In the meantime, if this helps, here's the specific error detail I get:

Elasticsearch.Net.ElasticsearchClientException: The remote server returned an error: (400) Bad Request.. Call: Status code 400 from: POST /datadog.metrics.success_write/_rollover?pretty=true&include_type_name=true&dry_run=false. ServerError: Type: illegal_argument_exception Reason: "source alias does not exist" ---> 

@stevejgordon Please find below the Debug Info I was able to extract. Note that the call stack is massive so I only included the very beginning. If the rest of the stack is important, let me know and I think we may want a different place from this convo to embed such a large thing.

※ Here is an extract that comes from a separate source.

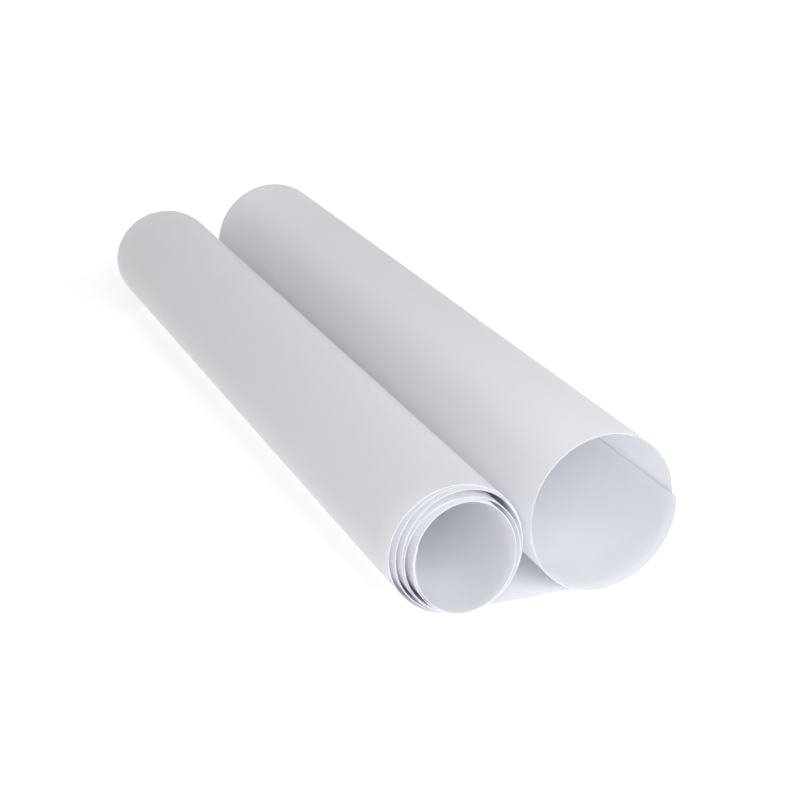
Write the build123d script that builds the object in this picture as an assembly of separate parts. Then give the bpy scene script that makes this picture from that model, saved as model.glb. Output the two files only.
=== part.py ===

Invalid NEST response built from a unsuccessful low level call on POST: /datadog.metrics.success_write/_rollover?pretty=true&error_trace=true&include_type_name=true&dry_run=false
# Audit trail of this API call:
 - [1] BadResponse: Node: https://elastic:redacted@es.XXXXXXXX/ Took: 00:00:00.0312483
# OriginalException: Elasticsearch.Net.ElasticsearchClientException: The remote server returned an error: (400) Bad Request.. Call: Status code 400 from: POST /datadog.metrics.success_write/_rollover?pretty=true&error_trace=true&include_type_name=true&dry_run=false. ServerError: Type: illegal_argument_exception Reason: "source alias does not exist" ---> System.Net.WebException: The remote server returned an error: (400) Bad Request.
   at System.Net.HttpWebRequest.GetResponse()
   at Elasticsearch.Net.HttpWebRequestConnection.Request[TResponse](RequestData requestData) in c:\Projects\elastic
et-6\src\Elasticsearch.Net\Connection\HttpWebRequestConnection.cs:line 57
   --- End of inner exception stack trace ---
# Request:
{
  "conditions": {
    "max_age": "183d",
    "max_size": "40gb"

  }
}
# Response:
{
  "error" : {
    "root_cause" : [
      {
        "type" : "remote_transport_exception",
        "reason" : "[es-XXXXXXX][XXXXXXXX][indices:admin/rollover]",
        "stack_trace" : "[[es-XXXXXXX][XXXXXXXX][indices:admin/rollover]]; nested: RemoteTransportException[[es-XXXXXXXX][XXXXXXXX][indices:admin/rollover]]; nested: IllegalArgumentException[source alias does not exist];
\tat org.elasticsearch.ElasticsearchException.guessRootCauses(ElasticsearchException.java:657)
\tat org.elasticsearch.ElasticsearchException.generateFailureXContent(ElasticsearchException.java:585)

Thanks for the extra info @Thomas_Doman.

So from this, we can see that the client is sending the request and the server is receiving it. As far as I can see, the only way to get this exception is when the alias name in the URL path is not found in the cluster state metadata. If this is working from Kibana, with the exact same URL path, and the alias appears in the response from _cat/aliases, I'm at a loss why the result would be different when using the client.

It's unlikely, but could it be possible the alias name on the server includes some hidden whitespace characters? This would be visible in _cat/aliases using Kibana.

What is the output from:

GET _alias/datadog.metrics.success_write

You're testing this in staging. Are you able to reproduce with a minimal client application in development, connecting to the same cluster and issuing the rollover?

At this point, the only thing I can really suggest is capturing the request bytes for the client request to inspect them fully and compare those from the URL sent by the request from Kibana. Either locally or in staging using suitable capture tool.

@stevejgordon Thanks for all your analysis! It turns out that it was a typo on the alias that was hard to see 'sucess' vs. 'success'. ES was telling us exactly what was wrong the whole time!

Thanks again for your help.

This topic was automatically closed 28 days after the last reply. New replies are no longer allowed.